There is something so powerful about being read, about being seen, heard, felt by readers. One thoughtful comment can be enough to inspire a hesitant writer to come back the next day and write again. Comments help us grow as writers because they point out the strengths in our writing. They help us see potential and power that we might not have even noticed in our own words and ideas. They plant seeds for future pieces of writing. They help us feel less alone because they point out that we’re all in this together, struggling each day to figure out how to write.

And there is something equally powerful in reading, in seeing, hearing, feeling other pieces of writing. I am already excited about the amazing pieces of writing I know I will read in March. I will be moved, challenged, encouraged, provoked, comforted, surprised, and so much more by the pieces I read. There will be a handful of pieces that I will still remember a year or more later. There will be a handful of pieces that change me–as a writer, a reader, a thinker, a teacher. I comment prolifically during March as a way to be generous and support other writers–but also as a way to be selfish and support myself and my writing. Other people’s writing gives me ideas for my work. I collect writing seeds as I comment, bookmarking inspirational posts, borrowing topics, questions, ideas, insights, formats that I can use to craft pieces. I borrow from one writer, and then another writer borrows from me, and over the month, a tapestry of writing is created across this community of 300+ teachers, and mine is only one part of that tapestry.

So that’s my best advice for making it through March: make time not just to write your own slices but to comment frequently, even prolifically, on other slices. All of our writing will be stronger and better and richer as a result.

26 thoughts on “My Best Piece of Advice for Making it Through the Slice of Life Challenge #sol19 2/26/19

  1. Great advice! I have the seeds written down but have not created the templates yet….It is on the list! Thanks for the reminder. I am looking forward to reading your posts.

  2. Yay, I’m so glad you’re participating again this year!

    Also, I read Michelle’s post every year and never take her advice, so one day I’ll learn, I think.

    • I also reread Michelle’s post every year. So much good advice there. Basically no other Slice advice post ever needs to be written because that’s the best. I can never manage to do all 31 templates at once, but if I can get 12 or 15 done before the challenge starts, that will help me.

  3. I love this: “over the month, a tapestry of writing is created across this community.” What a great way to describe the experience.
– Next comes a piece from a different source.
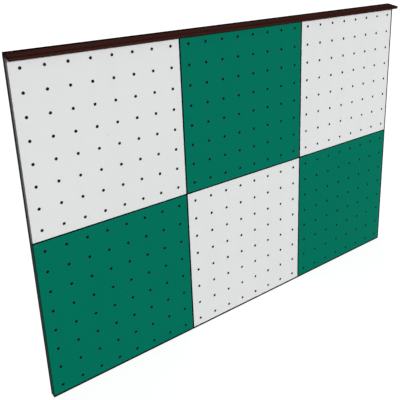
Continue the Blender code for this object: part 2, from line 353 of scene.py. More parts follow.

Thanks for the push once again to get my posts set up ahead of time and to make a file of ideas. I am such a pantser with SOLC. One thing for certain is I always make a new friend. (like you!)

    • The more times I’ve done the challenge, the more I realize it’s all about comments. I wish I’d written here about the importance of responding to the comments you receive. I might have to write another slice!
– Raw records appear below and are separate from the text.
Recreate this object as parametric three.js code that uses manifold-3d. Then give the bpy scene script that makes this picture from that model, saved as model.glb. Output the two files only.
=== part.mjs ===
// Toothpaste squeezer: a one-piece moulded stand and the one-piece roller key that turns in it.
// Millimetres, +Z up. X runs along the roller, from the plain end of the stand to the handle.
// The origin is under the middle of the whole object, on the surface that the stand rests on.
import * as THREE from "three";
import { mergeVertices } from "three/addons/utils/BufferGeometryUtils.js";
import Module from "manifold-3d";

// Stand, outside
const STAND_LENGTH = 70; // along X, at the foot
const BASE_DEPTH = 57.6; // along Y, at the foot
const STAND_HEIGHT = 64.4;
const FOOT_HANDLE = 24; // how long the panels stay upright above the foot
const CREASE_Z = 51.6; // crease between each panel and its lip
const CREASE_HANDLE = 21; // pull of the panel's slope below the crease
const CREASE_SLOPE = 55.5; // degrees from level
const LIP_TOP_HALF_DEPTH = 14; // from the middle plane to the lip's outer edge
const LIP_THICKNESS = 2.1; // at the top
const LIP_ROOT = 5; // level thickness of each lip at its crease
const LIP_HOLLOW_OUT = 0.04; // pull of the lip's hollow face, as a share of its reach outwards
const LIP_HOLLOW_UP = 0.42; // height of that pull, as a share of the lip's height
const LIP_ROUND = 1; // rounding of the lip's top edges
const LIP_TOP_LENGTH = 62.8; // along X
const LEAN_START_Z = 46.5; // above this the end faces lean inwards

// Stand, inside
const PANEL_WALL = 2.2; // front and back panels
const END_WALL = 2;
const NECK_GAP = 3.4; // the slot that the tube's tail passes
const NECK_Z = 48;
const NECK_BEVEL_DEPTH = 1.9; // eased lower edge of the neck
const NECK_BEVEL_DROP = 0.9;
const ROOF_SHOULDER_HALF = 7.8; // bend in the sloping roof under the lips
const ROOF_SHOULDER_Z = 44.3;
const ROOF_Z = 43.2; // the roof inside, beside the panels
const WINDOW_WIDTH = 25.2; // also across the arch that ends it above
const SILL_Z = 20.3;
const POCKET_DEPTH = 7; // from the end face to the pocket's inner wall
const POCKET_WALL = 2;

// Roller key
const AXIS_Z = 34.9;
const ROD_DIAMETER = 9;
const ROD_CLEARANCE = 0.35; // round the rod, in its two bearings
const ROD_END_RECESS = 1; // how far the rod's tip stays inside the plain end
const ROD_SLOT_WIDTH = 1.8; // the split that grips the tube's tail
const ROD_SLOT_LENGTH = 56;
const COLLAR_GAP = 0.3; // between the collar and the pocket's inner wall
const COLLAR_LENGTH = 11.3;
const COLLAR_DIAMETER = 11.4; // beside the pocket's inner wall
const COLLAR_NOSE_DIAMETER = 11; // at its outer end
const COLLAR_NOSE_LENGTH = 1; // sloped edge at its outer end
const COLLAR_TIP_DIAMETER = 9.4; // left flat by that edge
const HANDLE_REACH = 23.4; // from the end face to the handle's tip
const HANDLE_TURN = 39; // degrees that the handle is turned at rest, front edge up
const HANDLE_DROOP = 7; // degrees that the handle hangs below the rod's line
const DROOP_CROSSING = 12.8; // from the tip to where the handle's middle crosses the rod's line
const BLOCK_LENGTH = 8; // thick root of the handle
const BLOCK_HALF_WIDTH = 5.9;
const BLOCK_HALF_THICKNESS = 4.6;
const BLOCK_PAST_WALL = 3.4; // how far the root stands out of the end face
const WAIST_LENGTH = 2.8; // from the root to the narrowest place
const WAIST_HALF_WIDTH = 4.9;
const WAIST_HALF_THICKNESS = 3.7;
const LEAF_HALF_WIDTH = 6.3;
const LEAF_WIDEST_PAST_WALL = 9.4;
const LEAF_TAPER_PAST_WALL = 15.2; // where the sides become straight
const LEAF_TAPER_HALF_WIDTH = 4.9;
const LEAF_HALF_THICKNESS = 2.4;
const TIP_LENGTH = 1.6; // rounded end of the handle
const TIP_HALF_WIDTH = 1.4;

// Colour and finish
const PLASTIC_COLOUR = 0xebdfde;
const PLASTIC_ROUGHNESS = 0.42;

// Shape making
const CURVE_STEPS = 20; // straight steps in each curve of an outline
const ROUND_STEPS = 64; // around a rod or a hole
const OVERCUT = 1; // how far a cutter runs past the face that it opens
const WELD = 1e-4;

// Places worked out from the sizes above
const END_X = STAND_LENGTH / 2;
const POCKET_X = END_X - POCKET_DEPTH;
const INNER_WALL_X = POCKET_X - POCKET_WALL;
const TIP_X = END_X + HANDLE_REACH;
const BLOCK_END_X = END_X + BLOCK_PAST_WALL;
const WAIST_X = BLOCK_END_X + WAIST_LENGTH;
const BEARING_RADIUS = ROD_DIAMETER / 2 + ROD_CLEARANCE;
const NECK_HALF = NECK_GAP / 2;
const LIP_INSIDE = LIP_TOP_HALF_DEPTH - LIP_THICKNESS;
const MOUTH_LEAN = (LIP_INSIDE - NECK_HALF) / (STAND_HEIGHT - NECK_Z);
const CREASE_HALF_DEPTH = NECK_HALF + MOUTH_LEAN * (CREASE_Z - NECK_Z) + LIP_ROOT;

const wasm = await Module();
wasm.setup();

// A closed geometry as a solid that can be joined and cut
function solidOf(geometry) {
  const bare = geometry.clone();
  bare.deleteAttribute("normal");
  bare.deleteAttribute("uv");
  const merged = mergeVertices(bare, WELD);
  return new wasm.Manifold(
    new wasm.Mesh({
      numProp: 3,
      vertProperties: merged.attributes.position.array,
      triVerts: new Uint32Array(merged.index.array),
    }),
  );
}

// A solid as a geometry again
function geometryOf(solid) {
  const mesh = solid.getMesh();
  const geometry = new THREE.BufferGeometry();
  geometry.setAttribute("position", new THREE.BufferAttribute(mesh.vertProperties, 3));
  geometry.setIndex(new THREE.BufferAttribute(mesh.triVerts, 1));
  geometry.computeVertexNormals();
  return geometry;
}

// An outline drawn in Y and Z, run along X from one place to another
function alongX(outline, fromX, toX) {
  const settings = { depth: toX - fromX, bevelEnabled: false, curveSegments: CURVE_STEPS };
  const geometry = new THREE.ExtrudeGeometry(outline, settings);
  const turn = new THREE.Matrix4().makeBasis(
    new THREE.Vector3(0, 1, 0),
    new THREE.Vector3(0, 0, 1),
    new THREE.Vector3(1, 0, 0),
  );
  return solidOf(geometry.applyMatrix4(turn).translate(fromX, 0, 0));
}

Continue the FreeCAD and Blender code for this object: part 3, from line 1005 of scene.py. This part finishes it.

    • Yes! I saw this last year again and again where a new slicer would write about h ow much comments meant and how the one comment they had gotten kept them going another day. It helped me see that I need to be super generous in commenting because you never know when your words will be just what that writer needs to hear!

  4. You definitely hit the nail on the head. It is the commenting that keeps us coming back day after day for 31 days even when we think we have nothing to say. As with others, I enjoy reading the feedback. It is what gives us credence as writers. I really like your tips on getting ready for the challenge as well.
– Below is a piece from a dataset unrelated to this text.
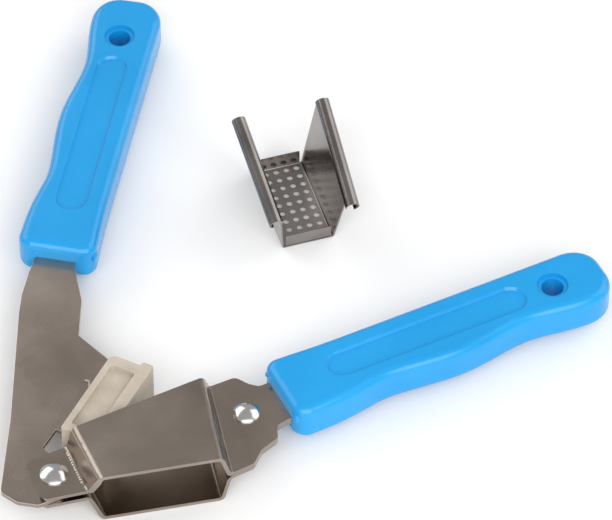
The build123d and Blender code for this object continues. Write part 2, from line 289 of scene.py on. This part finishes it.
def finished(node_name, mat, body, edge, angle=35, segments=2, edge_mat=None):
    """The node's own shape with edges sharper than `angle` degrees rounded by `edge` metres."""
    node = frame["nodes"][node_name]
    mesh = node.data.copy()
    mesh.name = node_name + "_finished"
    mesh.materials.clear()
    mesh.materials.append(mat)
    if edge_mat is not None:
        mesh.materials.append(edge_mat)
    work = bmesh.new()
    work.from_mesh(mesh)
    bmesh.ops.remove_doubles(work, verts=work.verts, dist=WELD)
    bmesh.ops.dissolve_limit(work, angle_limit=FLAT, verts=work.verts, edges=work.edges)
    for face in work.faces:
        face.material_index = 0
        face.smooth = True
    limit = math.radians(angle)
    sharp = [e for e in work.edges if len(e.link_faces) == 2 and e.calc_face_angle(0) > limit]
    # on the sheets the bevel faces take edge_mat, a pale painted highlight along every sharp
    # edge
    bmesh.ops.bevel(work, geom=sharp, offset=edge, segments=segments, affect="EDGES",
                    profile=0.5, clamp_overlap=True, harden_normals=False,
                    material=1 if edge_mat is not None else -1)
    for side in work.edges:
        wide = len(side.link_faces) == 2 and side.calc_face_angle(0) > limit
        side.smooth = not wide
    work.to_mesh(mesh)
    work.free()
    if mesh.has_custom_normals:
        mesh.attributes.remove(mesh.attributes["custom_normal"])
    obj = bpy.data.objects.new(node_name + "_finished", mesh)
    bpy.context.scene.collection.objects.link(obj)
    weighted = obj.modifiers.new("even_normals", "WEIGHTED_NORMAL")
    weighted.keep_sharp = True
    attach(obj, body)
    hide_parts(node_name)


# the sheets' bevelled edges carry the pale painted edge highlight
finished("upper_chamber_strap", STRAP, FRAME_BODY, SHEET_EDGE, edge_mat=PAINTED_EDGE_HIGHLIGHT)
finished("lower_chamber_strap", STRAP, FRAME_BODY, SHEET_EDGE, edge_mat=PAINTED_EDGE_HIGHLIGHT)
finished("plunger_arm_plate", PLATE, ARM_BODY, SHEET_EDGE, edge_mat=PAINTED_EDGE_HIGHLIGHT)
finished("plunger", WHITE, ARM_BODY, NYLON_EDGE, segments=3)
finished("sieve_basket", SIEVE, BASKET_BODY, SIEVE_EDGE, segments=1)
finished("chamber_handle", BLUE, FRAME_BODY, GRIP_EDGE, angle=GRIP_ANGLE)
finished("plunger_arm_handle", BLUE, ARM_BODY, GRIP_EDGE, angle=GRIP_ANGLE)

# the rivets' own shapes are right: they only get a better material
for name in ("pivot_rivet", "strap_rivet"):
    rivet = frame["nodes"][name]
    rivet.data.materials.clear()
    rivet.data.materials.append(RIVET)
    for face in rivet.data.polygons:
        face.material_index = 0

# ---- small things the moulds and tools left ----
UNEVEN = 0.07              # how much a blob's surface waves, of its radius


def lump(work, place, radii, turn, seed):
    """A small rounded blob, a little uneven, added to a mesh."""
    made = bmesh.ops.create_icosphere(work, subdivisions=3, radius=1.0)["verts"]
    spin = Matrix.Rotation(turn, 3, "Z")
    for vert in made:
        wave = 1 + UNEVEN * math.sin(5 * vert.co.x + seed) * math.cos(4 * vert.co.y - seed)
        vert.co = spin @ Vector([c * size * wave for c, size in zip(vert.co, radii)])
        vert.co += Vector(place)


def small_piece(name, lumps, where, mat, body):
    """Blobs placed in an arm's own millimetres, as one piece riding on a body."""
    work = bmesh.new()
    for seed, (place, radii, turn) in enumerate(lumps):
        lump(work, place, radii, math.radians(turn), seed)
    for face in work.faces:
        face.smooth = True
    mesh = bpy.data.meshes.new(name)
    work.to_mesh(mesh)
    work.free()
    mesh.transform(where @ Matrix.Scale(MM, 4))
    mesh.materials.append(mat)
    obj = bpy.data.objects.new(name, mesh)
    bpy.context.scene.collection.objects.link(obj)
    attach(obj, body)


# nicks of the bending tool: a row along the bend of each ear, above and below, coloured with the
# pale painted edge highlight
NICKS = 13
NICK_ROW_START = 6.0
NICK_ROW_LENGTH = 12.6
NICK_RADII = (0.62, 0.27, 0.14)
NICK_TURN = 12             # degrees, one way and the other in turn
EAR_TOP = 2.2              # of the upper ear's outer face, from the middle of the press
for side, label in ((1, "upper"), (-1, "lower")):
    row = []
    for i in range(NICKS):
        y = NICK_ROW_START - NICK_ROW_LENGTH * i / (NICKS - 1)
        x = 6.9 + 0.072 * y
        row.append(((x, y, side * EAR_TOP), NICK_RADII, NICK_TURN * (-1) ** i))
    small_piece(label + "_bend_nicks", row, ARM, PAINTED_EDGE_HIGHLIGHT, FRAME_BODY)

# flash where the grips were filled and trimmed, at their front corners:
# each blob's place, its radii and its turn in degrees
small_piece("chamber_grip_flash", [
    ((75.8, 6.6, 2.6), (0.7, 1.0, 0.7), 0),
    ((75.4, 3.6, 3.4), (0.45, 0.6, 0.5), 20),
    ((76.6, -12.4, 1.8), (1.3, 1.7, 2.1), 35),
], ARM, BLUE, FRAME_BODY)
small_piece("plunger_grip_flash", [
    ((91.0, 5.9, 1.4), (2.2, 0.8, 1.6), 0),
    ((87.9, 24.6, 2.6), (0.6, 0.9, 0.6), 0),
], SWUNG, BLUE, ARM_BODY)

# a shred of nylon that ran out of the mould onto the plate
small_piece("nylon_shred", [
    ((38.4, -3.0, 0.95), (1.5, 0.35, 0.28), 8),
    ((39.6, -2.2, 0.95), (0.4, 1.0, 0.30), -6),
    ((37.0, -3.6, 0.95), (0.6, 0.5, 0.25), 30),
], SWUNG, WHITE, ARM_BODY)

# ---- floor and light ----
FLOOR_HALF = 3.0
FLOOR_DROP = 0.2 * MM      # keeps the floor clear of the faces that rest on it
WORLD_COLOUR = (1, 0.99, 0.98, 1)
WORLD_STRENGTH = 0.45


def floor():
    """A plain pale floor just under the table plane."""
    mat, add, link, shader = nodes_of("pale_floor")
    plain = placed(add, link)
    grain = noise(add, link, plain, scale=30, detail=3)
    link(ramp(add, link, grain, (0.90, 0.90, 0.90), (0.92, 0.92, 0.92), start=0.2, end=0.8),
         shader.inputs["Base Color"])
    shader.inputs["Roughness"].default_value = 0.9
    mesh = bpy.data.meshes.new("floor")
    corners = [(x * FLOOR_HALF, y * FLOOR_HALF, 0)
               for x, y in ((-1, -1), (1, -1), (1, 1), (-1, 1))]
    mesh.from_pydata(corners, [], [(0, 1, 2, 3)])
    obj = bpy.data.objects.new("floor", mesh)
    obj.location.z = -FLOOR_DROP
    mesh.materials.append(mat)
    bpy.context.scene.collection.objects.link(obj)


def lamp(name, place, size, power):
    """A rectangular soft box that faces the middle of the table."""
    data = bpy.data.lights.new(name, "AREA")
    data.shape = "RECTANGLE"
    data.size, data.size_y = size
    data.energy = power
    obj = bpy.data.objects.new(name, data)
    obj.location = place
    obj.rotation_euler = (-Vector(place)).to_track_quat("-Z", "Y").to_euler()
    bpy.context.scene.collection.objects.link(obj)


floor()
lamp("key", (-0.5, -1.4, 1.1), size=(2.4, 1.6), power=38)
lamp("side", (1.4, -0.1, 1.0), size=(1.6, 1.6), power=10)
lamp("back", (-0.6, 1.4, 1.1), size=(2.0, 1.2), power=12)
world = bpy.data.worlds.new("studio")
world.use_nodes = True
sky = world.node_tree.nodes["Background"]
sky.inputs["Color"].default_value = WORLD_COLOUR
sky.inputs["Strength"].default_value = WORLD_STRENGTH
bpy.context.scene.world = world
bpy.context.scene.view_settings.view_transform = "Standard"
bpy.context.scene.view_settings.look = "None"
  5. I love so much of what you’ve said here. I joined last year for the writing challenge, but I’ve stayed for the comments. And comments – mine on other blogs and others’ on mine – have changed the way I respond to student writing. I really believe what you wrote in the middle, that there is something powerful about being seen and heard as a writer. That’s why I’m back!

    • I want to know so much more about how comments have changed how you respond to student writing. I think there’s a slice there! I know for myself, I improve as a writer with feedback, so I can see why it’s so essential as part of this challenge. I love how supportive the comments are–everyone gets high fives and praise and we only focus on what we love and what questions we have. And over just 31 days, each of us could probably say we improve as writers–with not one critical word said to us, in most cases. Definitely food for thought with how we teach writing!

  6. I have to say that the thing that drew me to this challenge (and that has kept me lurking over the past few years) was the comments. I think that it is really the feedback and dialogue that creates the community. In fact, my classroom blog requires that the students comment and each week they surprise me with how they interact with one another online, which is often quite different from what I see in the classroom.

    • I think it’s the community that made me first dive in too. I didn’t really want to do a daily writing challenge, but I loved reading all the posts and the comments and seeing all these connections grow. It seemed like it would be fun to join in–and it is! So fascinating that your students interact with each other differently in the comments of their blogs. I think there’s a slice in that observation for sure!

  7. Your post is so true! Thank you for your time and energy to “prolifically post”. Your “There is something so powerful about being read, about being seen, heard, felt by readers.” paragraph is so spot on in so many ways. Thank you. Thank you. Thank you.